Keep your information current
Visibility is not a one-time task. Phone numbers change, hours shift with the seasons, and you may add or drop services. Outdated listings frustrate customers and can push you down in results.
Build a simple habit:
- Review your listings every few months
- Update hours before holidays and seasonal changes
- Refresh photos when you have something new to show
- Remove services you no longer offer
A listing that stays accurate keeps earning attention long after you create it.
Put it all together
Getting found in Pennsylvania comes down to being present, accurate, and specific. Claim your free spots, file yourself in the right category, name the areas you serve, and keep everything up to date. None of these steps cost much beyond a little attention, and together they make a real difference in how often the right customers reach you.
When you are ready, you can browse the full directory to see how businesses present themselves, or read our broader guide on how to get your business found online for more steps you can take this week.
Frequently asked questions
Does listing my business in a directory cost anything?
No. Listing your business in the Listings Junkie directory is free. You can create a listing, add your details and photos, and appear in your category and state without paying. The aim is to make it simple for any Pennsylvania business to get found.
How long does it take to start showing up in searches?

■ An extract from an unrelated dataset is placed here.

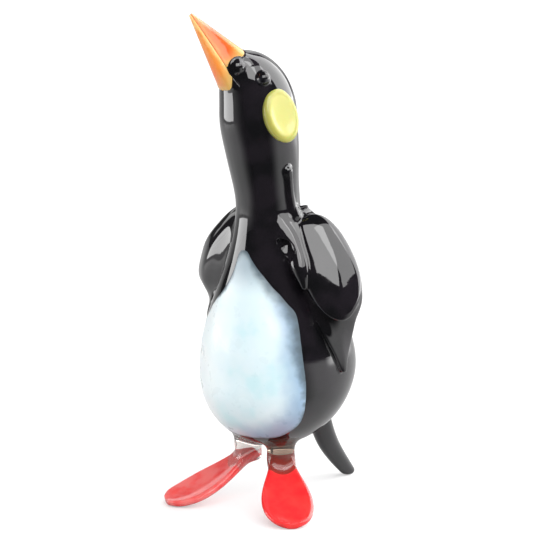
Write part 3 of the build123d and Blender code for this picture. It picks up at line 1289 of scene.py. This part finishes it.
def soft_box(name, azimuth, elevation, distance, width, height, radiance, centre=figure_middle):
    data = bpy.data.lights.new(name, "AREA")
    data.shape = "RECTANGLE"
    data.size = width
    data.size_y = height
    data.energy = radiance * pi * width * height
    lamp = linked(name, data)
    out = direction(view_azimuth + azimuth, elevation)
    lamp.location = centre + out * distance
    lamp.rotation_euler = out.to_track_quat("Z", "Y").to_euler()
    lamp.visible_camera = False


soft_box("right_box", 115.0, 28.0, 0.5, width=0.66, height=0.66, radiance=4.0)
soft_box("front_box", 4.0, 41.5, 0.6, width=0.37, height=0.42, radiance=4.3)
soft_box("second_front_box", 47.0, 41.5, 0.6, width=0.44, height=0.42, radiance=3.0)
soft_box("left_box", -97.0, 0.0, 0.19, width=0.146, height=0.067, radiance=4.7, centre=wing_middle)
soft_box("back_box", 180.0, 14.0, 0.9, width=1.3, height=0.4, radiance=0.9)

# Floor and surroundings, in metres
floor_reach = 1.5
floor_corners = 48
# the stretch of paper that glossy glass sees as dark: its azimuth from the camera's, the cosines of the
# angle off it and the distances between which it sets in, and the light that is left of it
dark_azimuth = -10.0
dark_cosines = (0.38, 0.86)
dark_distances = (0.012, 0.05)
dark_strength = 0.05
# the stretch by the right box that it sees as brighter, likewise
bright_azimuth = 110.0
bright_cosines = (0.8, 0.92)
bright_distances = (0.15, 0.3)
bright_strength = 3.0
# the glow that brings the paper up to white for the camera, near the bird and far away
white_distances = (0.2, 0.7)
white_strengths = (0.45, 1.0)
# how bright the world is to glossy rays and to diffuse rays
world_glossy = 0.05
world_diffuse = 0.35


def make_floor():
    """A sheet of pale paper."""
    mesh = bpy.data.meshes.new("floor")
    rim = [direction(360 * k / floor_corners, 0) * floor_reach for k in range(floor_corners)]
    mesh.from_pydata(rim, [], [tuple(range(len(rim)))])
    return linked("floor", mesh)


def paper():
    """White paper, which glossy glass sees as darker in front of the bird and brighter by the right box."""
    made = recipe("paper").set(Roughness=0.6, Specular_IOR_Level=0.2)
    made.colour(made.ramp(made.noise(20.0), (0.3, (0.50, 0.50, 0.50)), (0.7, (0.53, 0.53, 0.53))))
    output = next(n for n in made.tree.nodes if n.type == "OUTPUT_MATERIAL")
    path = made.add("ShaderNodeLightPath")
    glow = made.add("ShaderNodeEmission")
    both = made.add("ShaderNodeAddShader")
    made.join(made.shader.outputs["BSDF"], both.inputs[0])
    made.join(glow.outputs["Emission"], both.inputs[1])
    flat = made.vector("MULTIPLY", made.place, (1, 1, 0))
    distance = made.vector("LENGTH", flat)
    bearing = made.vector("NORMALIZE", flat)
    facing = made.vector("DOT_PRODUCT", bearing, direction(view_azimuth + dark_azimuth, 0))
    beside = made.vector("DOT_PRODUCT", bearing, direction(view_azimuth + bright_azimuth, 0))
    glossy = path.outputs["Is Glossy Ray"]
    away = made.levels(distance, *dark_distances)
    dark = made.times(made.levels(facing, *dark_cosines), away, glossy)
    far = made.levels(distance, *bright_distances, 0.0, bright_strength)
    bright = made.times(made.levels(beside, *bright_cosines), far, glossy)
    whiter = made.levels(distance, *white_distances, *white_strengths)
    whiter = made.times(path.outputs["Is Camera Ray"], whiter)
    made.join(made.plus(whiter, bright), glow.inputs["Strength"])
    dim = made.add("ShaderNodeEmission")
    dim.inputs["Strength"].default_value = dark_strength
    pick = made.add("ShaderNodeMixShader")
    made.join(dark, pick.inputs["Fac"])
    made.join(both.outputs["Shader"], pick.inputs[1])
    made.join(dim.outputs["Emission"], pick.inputs[2])
    made.join(pick.outputs["Shader"], output.inputs["Surface"])
    return made.material


floor = make_floor()
floor.data.materials.append(paper())


def surroundings():
    """A world that is white to the camera and through clear glass, and dimmer to other rays."""
    world = bpy.data.worlds.new("studio")
    bpy.context.scene.world = world
    made = Recipe(world, "BACKGROUND").set(Color=(1, 1, 1, 1))
    path = made.add("ShaderNodeLightPath")
    seen = made.maths("MAXIMUM", path.outputs["Is Camera Ray"], path.outputs["Is Transmission Ray"])
    dim = made.levels(path.outputs["Is Diffuse Ray"], 0.0, 1.0, world_glossy, world_diffuse)
    made.join(made.maths("MAXIMUM", seen, dim), made.shader.inputs["Strength"])


surroundings()
bpy.context.scene.view_settings.view_transform = "Standard"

It varies. A complete, accurate listing can appear fairly quickly, but building steady visibility takes time as search engines see consistent information across the web. The businesses that show up reliably are usually the ones that filled everything out and kept it current rather than setting it once and forgetting it.
What if I serve customers across the whole state, not just one city?
That is fine. Say plainly that you serve all of Pennsylvania, and still name your home base and a few key regions like the Philadelphia area, Greater Pittsburgh, and the Allentown area. Being specific about where you focus helps you match local searches while still signaling your wider reach.